Problem →
Copy every line of the data in which the word "rigid" occurs.

* START Supplied entries *

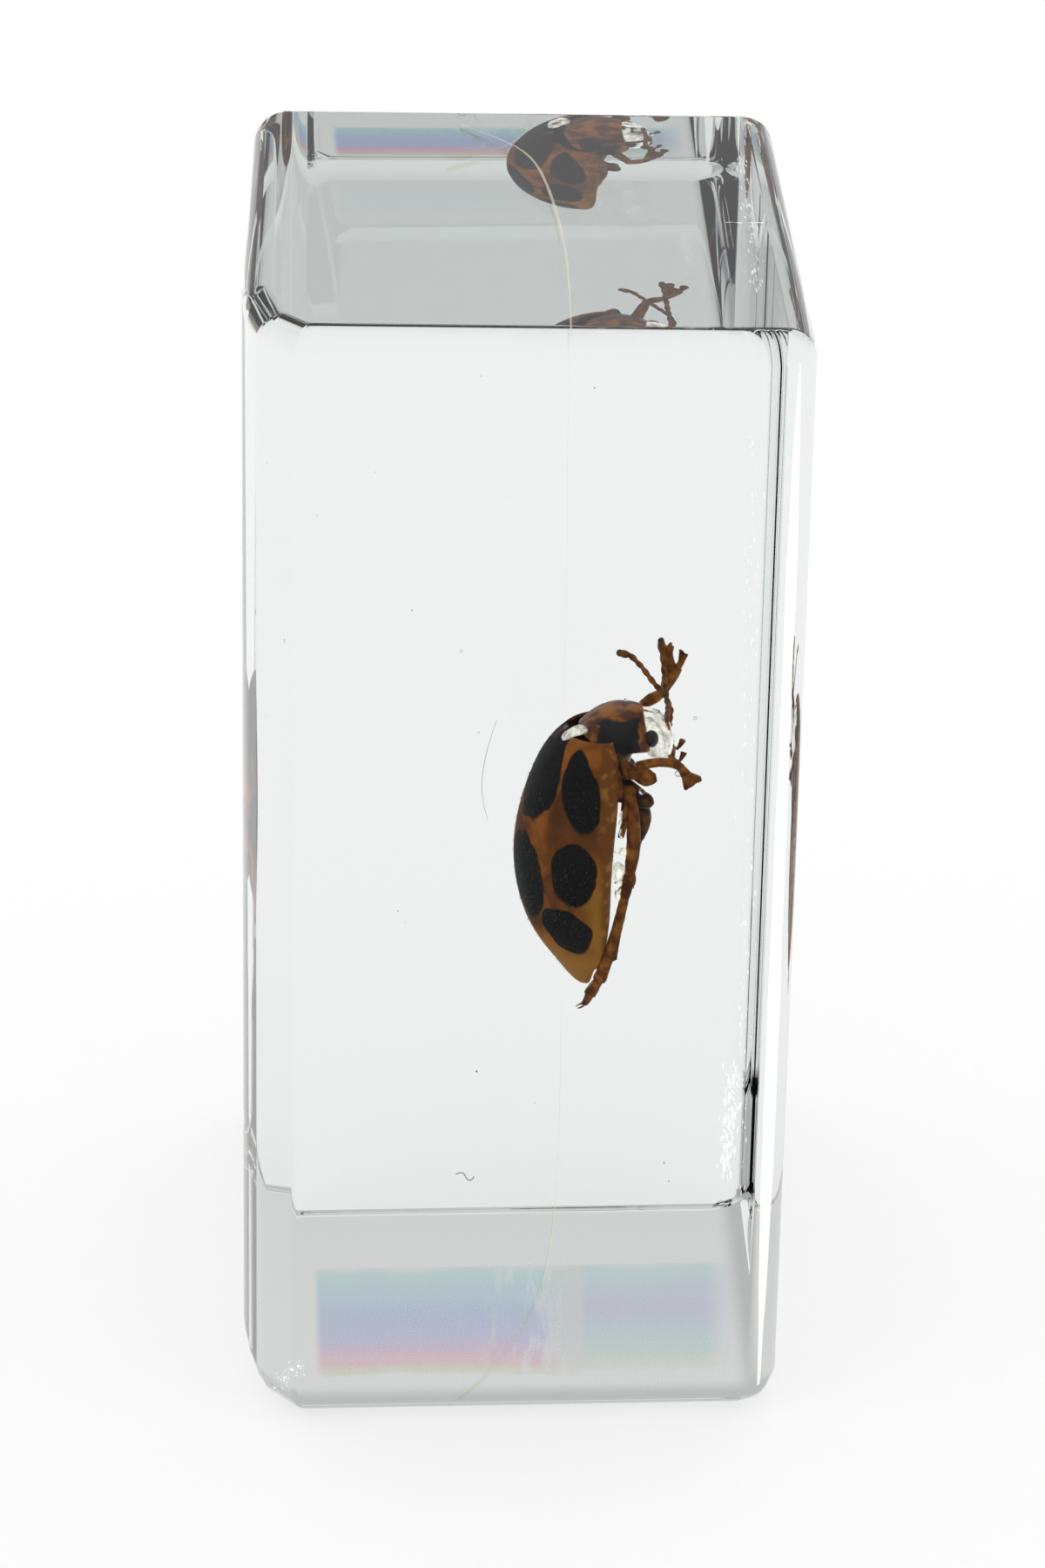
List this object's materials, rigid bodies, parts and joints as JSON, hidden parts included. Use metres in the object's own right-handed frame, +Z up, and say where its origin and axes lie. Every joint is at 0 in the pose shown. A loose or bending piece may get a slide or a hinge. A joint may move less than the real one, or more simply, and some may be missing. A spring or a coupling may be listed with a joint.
{
  "type": "insect in resin block",
  "caption": "Clear upright resin block with softly rounded edges, holding a sealed spotted ladybird beetle, standing on its flat polished base.",
  "frame": {"origin": "centre of the bottom of the block's bounding box, on the plane the block stands on", "axes": "+Z up along the block's long side, -Y the narrow face the beetle is seen from in profile, -X the side of the beetle's back, +X the side of its belly"},
  "size_m": [0.0216, 0.028, 0.0442],
  "materials": {
    "clear_resin": "polished clear casting resin",
    "pour_seam": "faint yellow film where two pours of resin meet, and the flaws sealed along it",
    "beetle_shell": "orange-brown beetle shell with black spots, finely punctured and downy",
    "beetle_limbs": "dark brown chitin of head, legs, feelers and belly"
  },
  "bodies": {
    "root": {"resin_block": "clear_resin"}
  },
  "joints": []
}
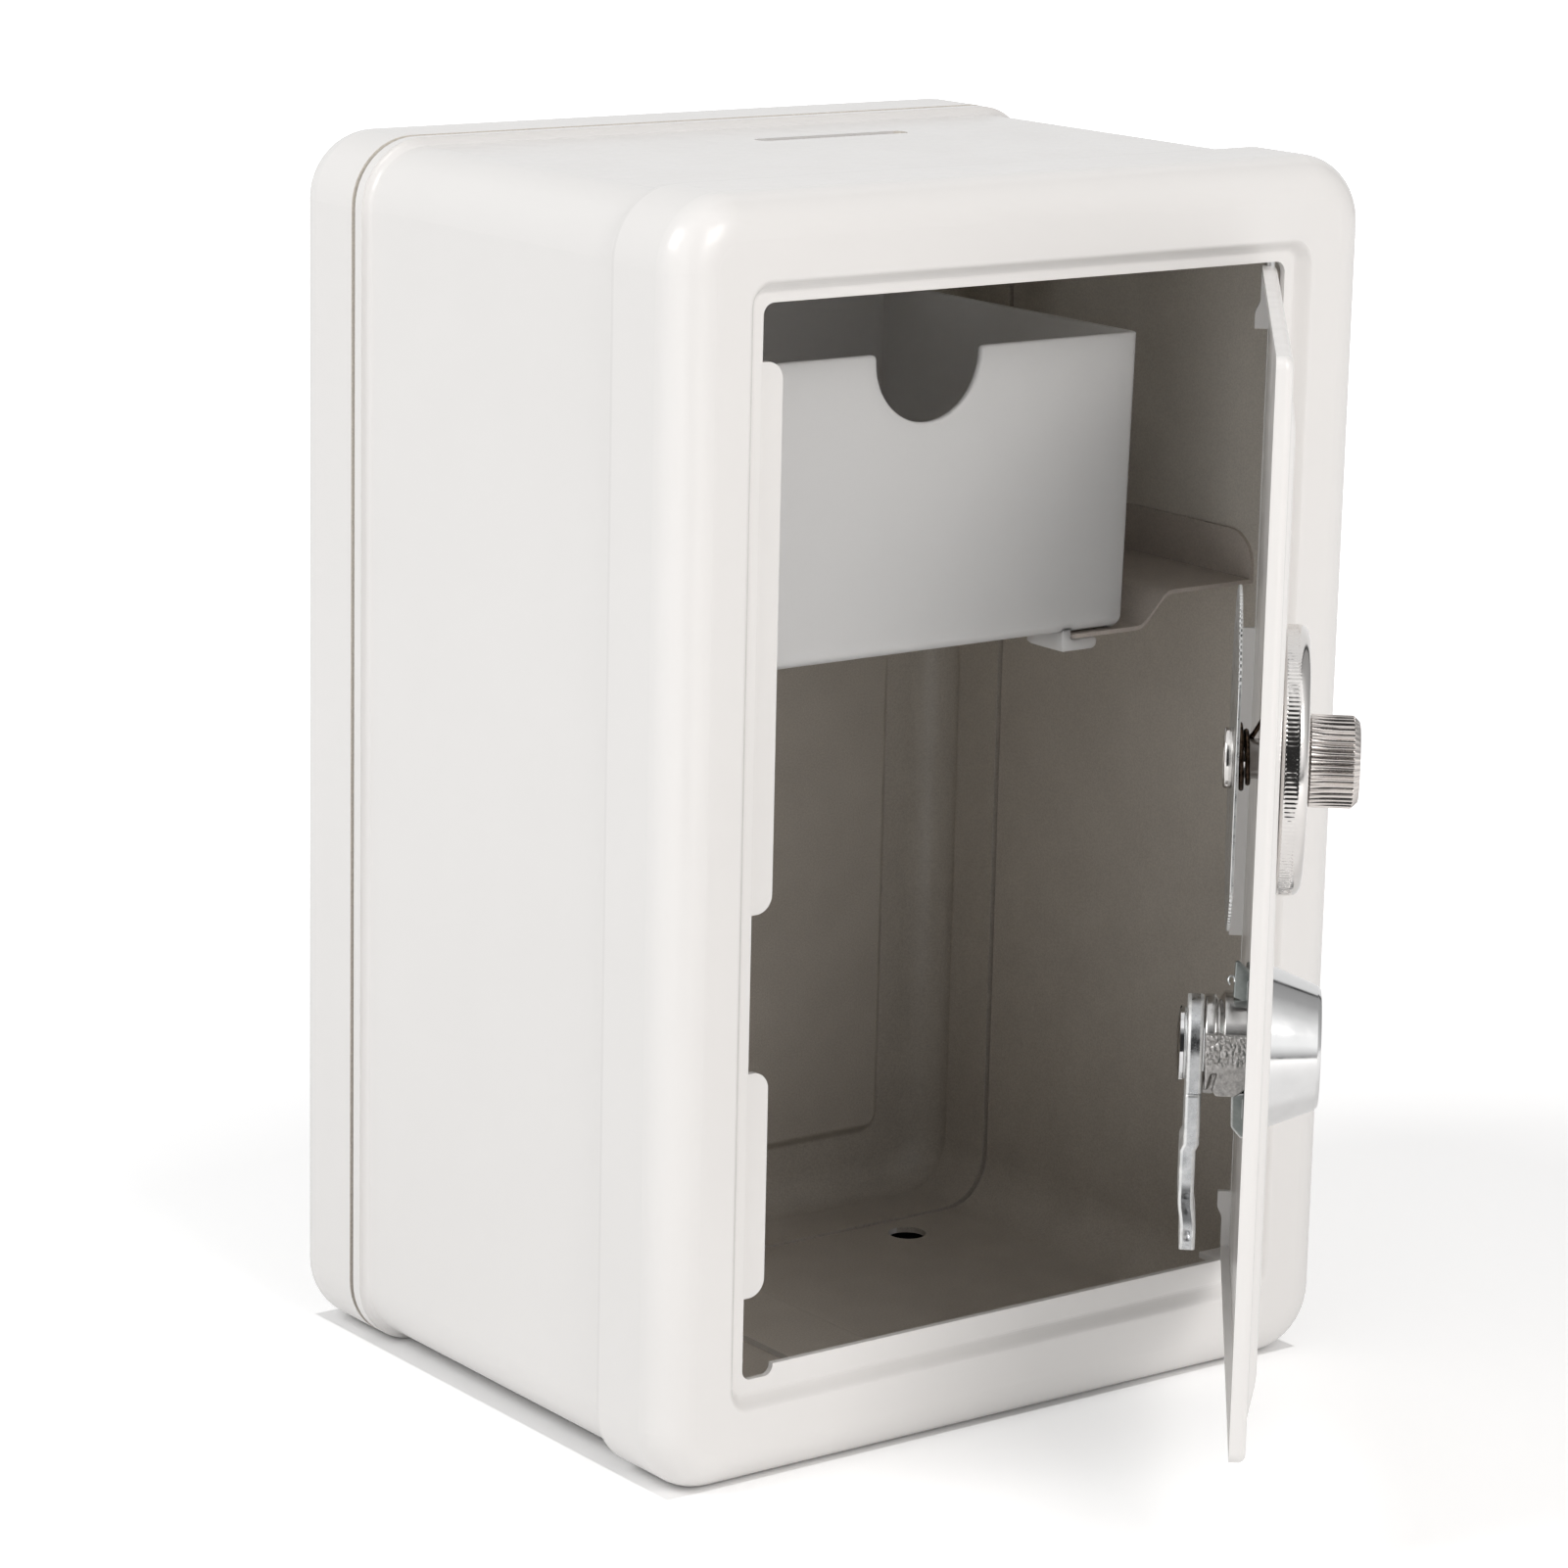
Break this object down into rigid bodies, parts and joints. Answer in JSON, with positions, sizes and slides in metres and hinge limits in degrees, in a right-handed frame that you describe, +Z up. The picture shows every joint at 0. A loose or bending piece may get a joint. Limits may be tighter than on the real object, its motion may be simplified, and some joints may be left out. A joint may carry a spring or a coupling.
{
  "type": "combination coin bank",
  "caption": "Small sheet steel safe-shaped coin bank with a hinged door, a dial lock, a key lock and a removable plastic coin tray on a shelf.",
  "frame": {"origin": "on the ground under the middle of the front frame: midway across the body, 8 mm behind its front face", "axes": "+Z up, +X to the right as seen from the front, +Y from the front to the back"},
  "size_m": [0.1216, 0.1623, 0.18],
  "materials": {
    "white_paint": "off-white powder coat, satin, with fine orange peel",
    "frosted_plastic": "frosted white polypropylene",
    "bright_chrome": "bright chrome plating",
    "plated_steel": "zinc plated pressed steel",
    "spring_steel": "oil tempered spring wire",
    "nylon": "natural nylon"
  },
  "bodies": {
    "root": {"front_frame": "white_paint", "body_sleeve": "white_paint", "back_cover": "white_paint", "shelf": "white_paint"},
    "tray": {"coin_tray": "frosted_plastic"},
    "door": {"door_panel": "white_paint", "hinge_pin_top": "plated_steel", "hinge_pin_bottom": "plated_steel", "dial_bush": "nylon", "dial_spring": "spring_steel", "lock_barrel": "bright_chrome", "lock_clip": "plated_steel"},
    "dial": {"dial": "bright_chrome", "dial_knob": "bright_chrome", "dial_spindle": "plated_steel", "locking_disc": "plated_steel", "disc_washer": "plated_steel"},
    "lock": {"lock_plug": "bright_chrome", "lock_cam": "plated_steel", "cam_washer": "plated_steel", "cam_screw": "plated_steel"}
  },
  "joints": [
    {"name": "door_hinge", "type": "hinge", "parent": "root", "child": "door", "pos_m": [0.0441, -0.0049, 0.0911], "axis": [0, 0, 1], "range_deg": [-49.5, 60]},
    {"name": "dial_turn", "type": "hinge", "parent": "door", "child": "dial", "pos_m": [0.00292, -0.05481, 0.1075], "axis": [0.7604, -0.6494, 0], "continuous": true},
    {"name": "key_turn", "type": "hinge", "parent": "door", "child": "lock", "pos_m": [0.00292, -0.05481, 0.068], "axis": [-0.7604, 0.6494, 0], "range_deg": [0, 90]},
    {"name": "tray_slide", "type": "slide", "parent": "root", "child": "tray", "axis": [0, -1, 0], "range_m": [0, 0.008]}
  ]
}
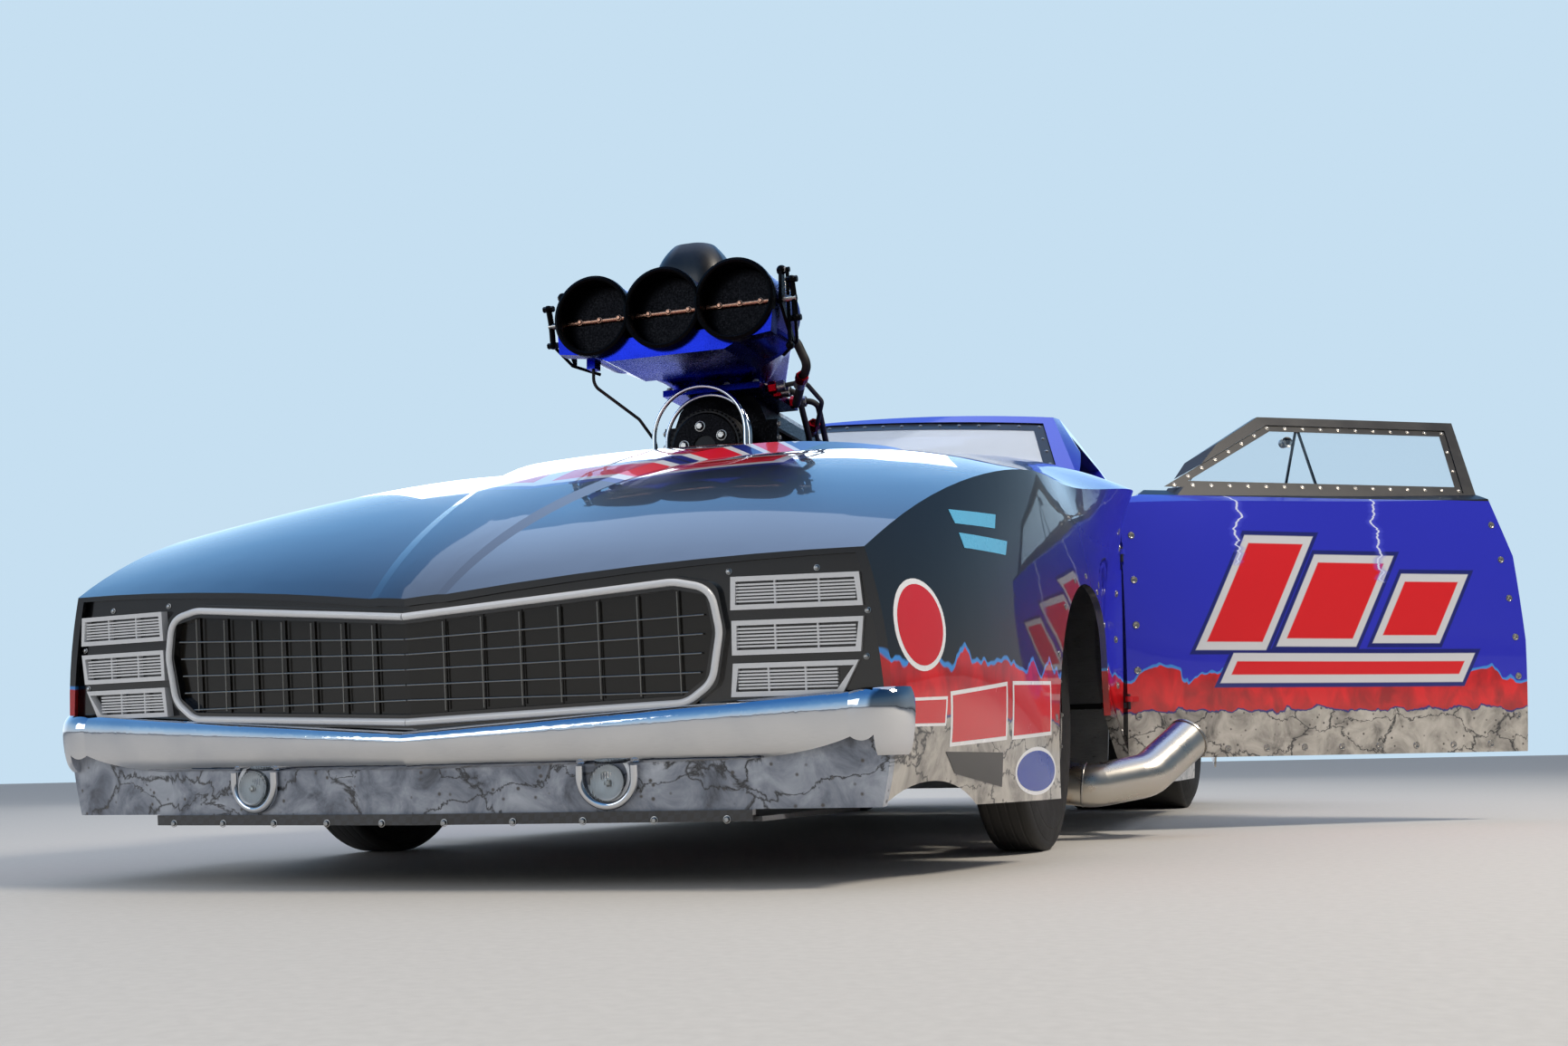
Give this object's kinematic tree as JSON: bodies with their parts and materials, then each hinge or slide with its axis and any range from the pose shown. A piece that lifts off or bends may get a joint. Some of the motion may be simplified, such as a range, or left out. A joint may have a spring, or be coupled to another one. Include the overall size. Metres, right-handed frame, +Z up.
{
  "type": "supercharged drag racing coupe",
  "caption": "Door-slammer drag racing coupe with open blown engine, removable nose, wide rear slicks, wheelie bars and its driver door standing open.",
  "frame": {"origin": "on the ground under the middle of the footprint, measured with the driver's door open", "axes": "+Z up, +Y towards the car's tail, +X towards the driver's (left) side"},
  "size_m": [3.0829, 5.9262, 1.476],
  "materials": {
    "paint_navy": "gloss metallic navy",
    "paint_blue": "gloss royal blue",
    "paint_grey": "mottled grey, gloss",
    "black_plastic": "gloss black",
    "carbon": "woven carbon, clear coated",
    "polished": "polished",
    "smoked_panel": "smoked",
    "chrome": "polished",
    "clear_lens": "clear",
    "cast_metal": "cast",
    "black_metal": "black anodised",
    "black_rubber": "matt",
    "anodised_blue": "blue anodised",
    "bright_steel": "brushed",
    "stainless": "heat tinted",
    "clear_sheet": "clear sheet",
    "red_lens": "red",
    "black_fabric": "woven",
    "frame_paint": "satin black",
    "sheet_metal": "satin",
    "tyre": "matt"
  },
  "bodies": {
    "car": {"front_clip": "paint_navy", "nose_panel": "black_plastic", "front_valance": "paint_grey", "splitter": "carbon", "grille_ring": "polished", "grille_panel": "smoked_panel", "headlight_covers": "polished", "front_bumper": "chrome", "turn_signal_rings": "chrome", "turn_signal_lenses": "clear_lens", "hood_hoops": "chrome", "engine_block": "cast_metal", "blower": "black_metal", "belt_drive": "black_rubber", "injector_hat": "anodised_blue", "injector_cover": "black_plastic", "throttle_linkage": "bright_steel", "fuel_hoses": "black_rubber", "exhaust_headers": "stainless", "body_shell": "paint_blue", "deck_lid": "paint_blue", "windshield": "clear_sheet", "rear_windows": "clear_sheet", "wheel_tubs": "sheet_metal", "rear_spoiler": "paint_blue", "tail_lamps": "red_lens", "rear_bumper": "chrome", "parachutes": "black_fabric", "chassis_frame": "frame_paint", "floor_and_firewall": "sheet_metal", "seat": "black_plastic", "dashboard": "carbon", "front_suspension": "frame_paint", "rear_axle": "black_metal", "driveline": "cast_metal", "wheelie_bars": "frame_paint"},
    "steering_wheel": {"steering_wheel": "black_metal"},
    "driver_door": {"driver_door": "paint_blue", "driver_door_frame": "black_metal", "driver_door_window": "clear_sheet"},
    "passenger_door": {"passenger_door": "paint_blue", "passenger_door_frame": "black_metal", "passenger_door_window": "clear_sheet"},
    "knuckle_left": {"knuckle_left": "black_metal"},
    "knuckle_right": {"knuckle_right": "black_metal"},
    "front_wheel_left": {"front_tyre_left": "tyre", "front_rim_left": "polished"},
    "front_wheel_right": {"front_tyre_right": "tyre", "front_rim_right": "polished"},
    "rear_wheels": {"rear_tyre_left": "tyre", "rear_rim_left": "polished", "rear_tyre_right": "tyre", "rear_rim_right": "polished"},
    "wheelie_wheels": {"wheelie_wheels": "black_rubber"}
  },
  "joints": [
    {"name": "steer_left", "type": "hinge", "parent": "car", "child": "knuckle_left", "pos_m": [0.25, -1.779, 0.33], "axis": [0, 0, 1], "range_deg": [-20, 20]},
    {"name": "steer_right", "type": "hinge", "parent": "car", "child": "knuckle_right", "pos_m": [-1.07, -1.779, 0.33], "axis": [0, 0, 1], "range_deg": [-20, 20]},
    {"name": "steering_wheel_turn", "type": "hinge", "parent": "car", "child": "steering_wheel", "pos_m": [-0.05, -0.349, 0.8], "axis": [0, 0.9397, 0.3419], "range_deg": [-200, 200]},
    {"name": "front_wheel_left_spin", "type": "hinge", "parent": "knuckle_left", "child": "front_wheel_left", "pos_m": [0.387, -1.779, 0.33], "axis": [1, 0, 0], "continuous": true},
    {"name": "front_wheel_right_spin", "type": "hinge", "parent": "knuckle_right", "child": "front_wheel_right", "pos_m": [-1.207, -1.779, 0.33], "axis": [1, 0, 0], "continuous": true},
    {"name": "rear_wheels_spin", "type": "hinge", "parent": "car", "child": "rear_wheels", "pos_m": [-0.41, 1.141, 0.438], "axis": [1, 0, 0], "continuous": true},
    {"name": "driver_door_hinge", "type": "hinge", "parent": "car", "child": "driver_door", "pos_m": [0.514, -0.971, 0.5], "axis": [0, 0, 1], "range_deg": [-4, 56]},
    {"name": "passenger_door_hinge", "type": "hinge", "parent": "car", "child": "passenger_door", "pos_m": [-1.334, -0.971, 0.5], "axis": [0, 0, 1], "range_deg": [0, 60]},
    {"name": "wheelie_wheels_spin", "type": "hinge", "parent": "car", "child": "wheelie_wheels", "pos_m": [-0.41, 2.901, 0.112], "axis": [1, 0, 0], "continuous": true}
  ],
  "couplings": [
    {"joint": "steer_right", "follows": "steer_left", "ratio": 1},
    {"joint": "steering_wheel_turn", "follows": "steer_left", "ratio": 10}
  ]
}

* END Supplied entries *

Result →
List this object's materials, rigid bodies, parts and joints as JSON, hidden parts included. Use metres in the object's own right-handed frame, +Z up, and say where its origin and axes lie. Every joint is at 0 in the pose shown. A loose or bending piece may get a slide or a hinge. A joint may move less than the real one, or more simply, and some may be missing. A spring or a coupling may be listed with a joint.
Break this object down into rigid bodies, parts and joints. Answer in JSON, with positions, sizes and slides in metres and hinge limits in degrees, in a right-handed frame that you describe, +Z up. The picture shows every joint at 0. A loose or bending piece may get a joint. Limits may be tighter than on the real object, its motion may be simplified, and some joints may be left out. A joint may carry a spring or a coupling.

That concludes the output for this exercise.